Transcribe only part of the material below: the lines from the one containing "Continue the build123d" through the one containing "return mapping.outputs[0]", inclusive, exactly as written.
---
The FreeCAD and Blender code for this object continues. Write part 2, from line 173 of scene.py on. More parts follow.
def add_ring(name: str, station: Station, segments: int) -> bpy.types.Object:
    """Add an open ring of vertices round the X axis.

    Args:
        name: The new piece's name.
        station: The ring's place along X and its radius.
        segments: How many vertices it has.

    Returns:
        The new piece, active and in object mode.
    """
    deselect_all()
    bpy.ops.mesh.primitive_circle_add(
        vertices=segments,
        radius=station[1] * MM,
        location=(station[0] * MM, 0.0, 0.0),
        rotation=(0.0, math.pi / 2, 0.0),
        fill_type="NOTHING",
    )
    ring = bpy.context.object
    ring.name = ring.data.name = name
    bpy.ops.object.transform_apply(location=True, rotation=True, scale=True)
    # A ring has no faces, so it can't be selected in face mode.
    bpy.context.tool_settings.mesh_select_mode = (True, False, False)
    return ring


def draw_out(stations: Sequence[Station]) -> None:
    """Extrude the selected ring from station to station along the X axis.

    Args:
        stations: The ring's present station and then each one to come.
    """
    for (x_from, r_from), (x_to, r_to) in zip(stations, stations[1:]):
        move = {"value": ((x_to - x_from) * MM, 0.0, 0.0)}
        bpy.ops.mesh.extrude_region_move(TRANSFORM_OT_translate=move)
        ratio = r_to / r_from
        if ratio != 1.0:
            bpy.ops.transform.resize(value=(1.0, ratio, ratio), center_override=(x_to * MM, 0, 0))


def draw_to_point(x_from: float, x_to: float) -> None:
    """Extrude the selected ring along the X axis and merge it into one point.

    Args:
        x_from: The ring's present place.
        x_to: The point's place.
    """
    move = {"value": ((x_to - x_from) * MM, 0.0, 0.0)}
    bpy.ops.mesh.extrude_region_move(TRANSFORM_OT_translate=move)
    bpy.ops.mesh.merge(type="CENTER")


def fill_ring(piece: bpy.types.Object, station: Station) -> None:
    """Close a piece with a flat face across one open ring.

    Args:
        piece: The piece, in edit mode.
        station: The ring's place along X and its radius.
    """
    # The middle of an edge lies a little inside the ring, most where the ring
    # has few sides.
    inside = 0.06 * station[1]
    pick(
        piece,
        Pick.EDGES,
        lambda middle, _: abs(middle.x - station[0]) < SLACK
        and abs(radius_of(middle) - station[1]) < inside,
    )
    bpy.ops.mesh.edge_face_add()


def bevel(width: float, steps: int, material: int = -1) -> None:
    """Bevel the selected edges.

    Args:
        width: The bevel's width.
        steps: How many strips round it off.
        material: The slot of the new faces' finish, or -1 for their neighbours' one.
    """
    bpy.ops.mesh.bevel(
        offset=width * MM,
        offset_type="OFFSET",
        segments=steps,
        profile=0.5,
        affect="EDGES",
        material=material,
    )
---
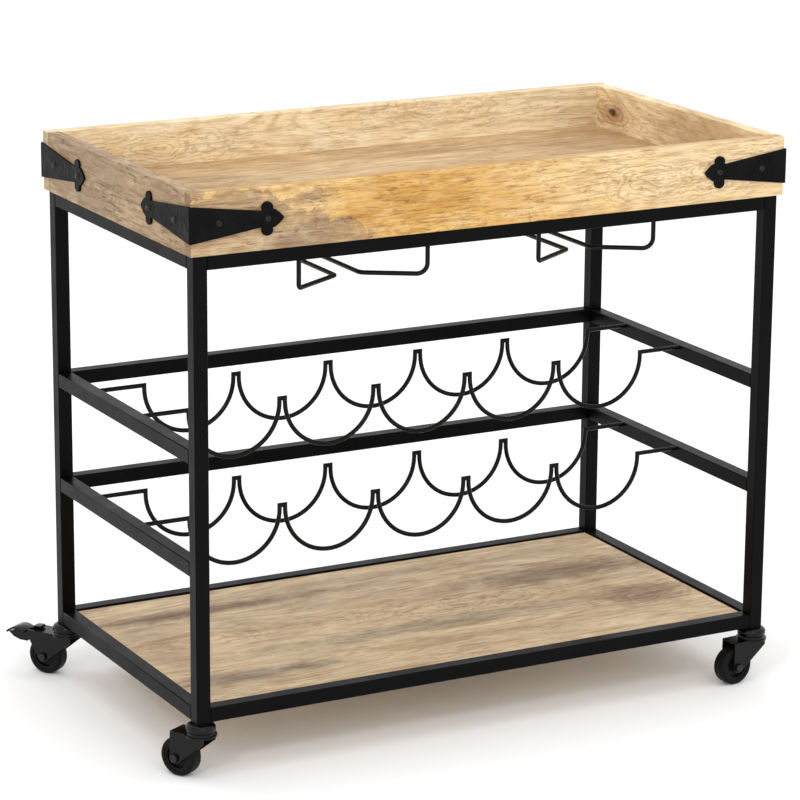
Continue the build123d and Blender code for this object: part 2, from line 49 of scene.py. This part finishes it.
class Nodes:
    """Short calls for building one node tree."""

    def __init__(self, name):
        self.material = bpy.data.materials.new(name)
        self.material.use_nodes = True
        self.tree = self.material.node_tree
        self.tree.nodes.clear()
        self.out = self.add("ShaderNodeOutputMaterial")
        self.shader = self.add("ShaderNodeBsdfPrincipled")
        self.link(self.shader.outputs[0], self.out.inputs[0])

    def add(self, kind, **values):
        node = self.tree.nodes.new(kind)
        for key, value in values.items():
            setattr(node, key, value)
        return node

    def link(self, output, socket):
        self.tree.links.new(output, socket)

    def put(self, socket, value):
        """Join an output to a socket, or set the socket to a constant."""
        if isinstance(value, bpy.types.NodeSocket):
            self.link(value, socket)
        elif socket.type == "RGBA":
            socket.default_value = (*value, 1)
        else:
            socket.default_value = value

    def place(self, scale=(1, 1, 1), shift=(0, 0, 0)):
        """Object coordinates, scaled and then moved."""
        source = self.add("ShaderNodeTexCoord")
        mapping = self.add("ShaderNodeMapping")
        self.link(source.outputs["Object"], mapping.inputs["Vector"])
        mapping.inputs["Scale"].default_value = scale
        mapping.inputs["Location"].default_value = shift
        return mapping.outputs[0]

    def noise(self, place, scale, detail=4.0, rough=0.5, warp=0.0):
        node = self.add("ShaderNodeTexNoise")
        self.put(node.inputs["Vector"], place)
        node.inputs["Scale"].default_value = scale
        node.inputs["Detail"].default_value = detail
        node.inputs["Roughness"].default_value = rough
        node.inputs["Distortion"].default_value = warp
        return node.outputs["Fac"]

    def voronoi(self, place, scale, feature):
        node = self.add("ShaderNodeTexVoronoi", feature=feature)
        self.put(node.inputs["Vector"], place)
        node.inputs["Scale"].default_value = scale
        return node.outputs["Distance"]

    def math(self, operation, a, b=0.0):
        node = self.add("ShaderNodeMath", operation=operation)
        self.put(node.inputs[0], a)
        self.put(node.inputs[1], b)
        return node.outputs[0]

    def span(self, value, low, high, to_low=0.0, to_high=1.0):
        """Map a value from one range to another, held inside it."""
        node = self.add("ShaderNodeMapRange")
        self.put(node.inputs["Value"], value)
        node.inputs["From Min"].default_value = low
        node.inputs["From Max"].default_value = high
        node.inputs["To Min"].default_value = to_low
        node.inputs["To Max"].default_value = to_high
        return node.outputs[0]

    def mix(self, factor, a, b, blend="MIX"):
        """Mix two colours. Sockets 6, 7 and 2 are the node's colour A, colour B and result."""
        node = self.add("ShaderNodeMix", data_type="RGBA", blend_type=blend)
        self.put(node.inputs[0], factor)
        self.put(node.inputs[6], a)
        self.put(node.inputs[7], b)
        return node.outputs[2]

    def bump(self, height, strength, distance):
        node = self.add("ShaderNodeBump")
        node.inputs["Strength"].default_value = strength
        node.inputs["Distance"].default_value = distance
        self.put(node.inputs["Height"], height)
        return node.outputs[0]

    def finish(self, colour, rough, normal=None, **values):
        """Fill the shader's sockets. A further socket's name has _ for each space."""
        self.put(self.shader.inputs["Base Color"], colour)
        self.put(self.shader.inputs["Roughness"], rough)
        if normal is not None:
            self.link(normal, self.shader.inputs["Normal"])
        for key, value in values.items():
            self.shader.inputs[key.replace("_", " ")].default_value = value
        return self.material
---
TASK RESULT
Continue the build123d and Blender code for this object: part 2, from line 49 of scene.py. This part finishes it.
class Nodes:
    """Short calls for building one node tree."""

    def __init__(self, name):
        self.material = bpy.data.materials.new(name)
        self.material.use_nodes = True
        self.tree = self.material.node_tree
        self.tree.nodes.clear()
        self.out = self.add("ShaderNodeOutputMaterial")
        self.shader = self.add("ShaderNodeBsdfPrincipled")
        self.link(self.shader.outputs[0], self.out.inputs[0])

    def add(self, kind, **values):
        node = self.tree.nodes.new(kind)
        for key, value in values.items():
            setattr(node, key, value)
        return node

    def link(self, output, socket):
        self.tree.links.new(output, socket)

    def put(self, socket, value):
        """Join an output to a socket, or set the socket to a constant."""
        if isinstance(value, bpy.types.NodeSocket):
            self.link(value, socket)
        elif socket.type == "RGBA":
            socket.default_value = (*value, 1)
        else:
            socket.default_value = value

    def place(self, scale=(1, 1, 1), shift=(0, 0, 0)):
        """Object coordinates, scaled and then moved."""
        source = self.add("ShaderNodeTexCoord")
        mapping = self.add("ShaderNodeMapping")
        self.link(source.outputs["Object"], mapping.inputs["Vector"])
        mapping.inputs["Scale"].default_value = scale
        mapping.inputs["Location"].default_value = shift
        return mapping.outputs[0]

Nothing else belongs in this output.